In late January 2014 the National Futures Association (NFA) announced to its membership they were: “…reviewing the current regulatory structure applicable to Commodity Pool Operator (“CPO”) and Commodity Trading Advisor (CTA) operations. In particular, NFA is looking at ways to strengthen the regulatory structure governing CPO operations to provide greater protection for customer funds… [and] exploring ways to ensure that CPOs and CTAs have sufficient assets to operate as a going concern.” 

The NFA then solicited input from its membership (now the general public) regarding the concept of imposing a capital requirement on its CPO and CTA members for the first time. They also requested comments on a variety of other proposed customer protection measures. To direct the comments NFA provided a list of questions covering a wide range of topics. 

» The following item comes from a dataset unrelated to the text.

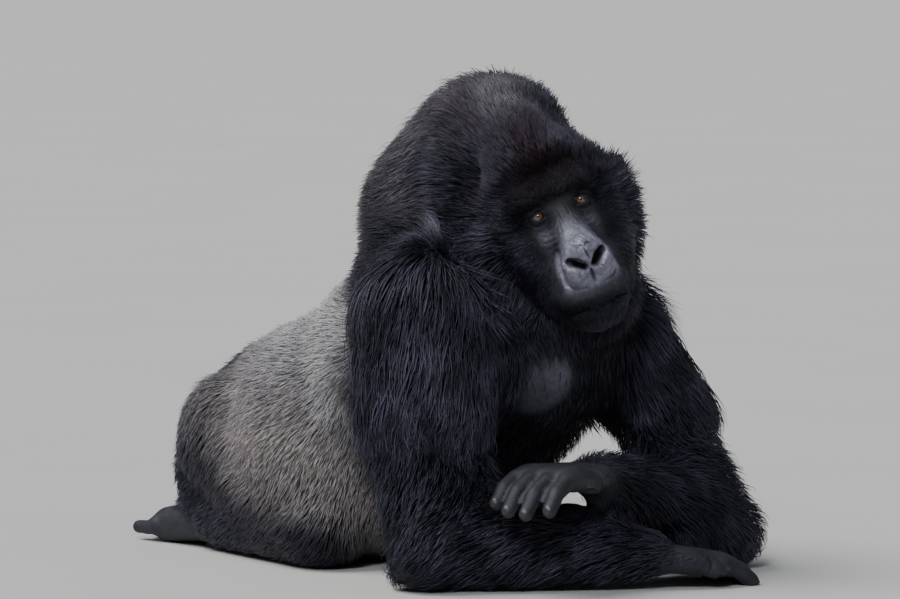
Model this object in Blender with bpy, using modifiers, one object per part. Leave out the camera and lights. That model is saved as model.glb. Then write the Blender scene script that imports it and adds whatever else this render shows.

Over the past month Turnkey Trading Partners (Turnkey) has spent many hours talking to their clients and contemplating this proposal. Based on their experience and research the following presents Turnkey’s perspective on the most important of these questions…

Basis for opinion

Turnkey’s perspective and role within the commodity futures industry is unique and valuable. Originally formed by a former NFA supervisor, the company was named by Hedgeweek as North America’s Best Regulatory Advisory Firm in 2013. This award was won in part because of Turnkey’s breadth of service offerings to Commodity Futures Trading Commission (CFTC) registered, NFA member firms. Since its inception Turnkey has assisted literally hundreds of people in establishing successful CTA and CPO operations. This experience has allowed Turnkey to not only participate in the recent growth of the managed futures space, but to help guide it. In particular, Turnkey has relationships with FCMs, IBs, CTAs, CPOs, private investors, and allocators all of whom deal on a day to day basis in the managed futures industry. Turnkey is also regularly retained for consultation and/or expert witness support by law firms attempting to determine why registered firms have failed.

Is there even a problem?

While no one wants to see investors lose money, statistically there simply doesn’t appear to be a major problem in the CTA/CPO universe when it comes to misappropriations. According to NFA’s representations, during the last three years, 24 (92% of 26 total) Member Responsibility Actions (“MRAs”) were taken against CPO and/or CTA Members. Of these cases they cite only 1 CPO claiming to have taken customer funds to support day to day business operations. The rest presumably misappropriated customer monies or misrepresented reporting information for more nefarious reasons.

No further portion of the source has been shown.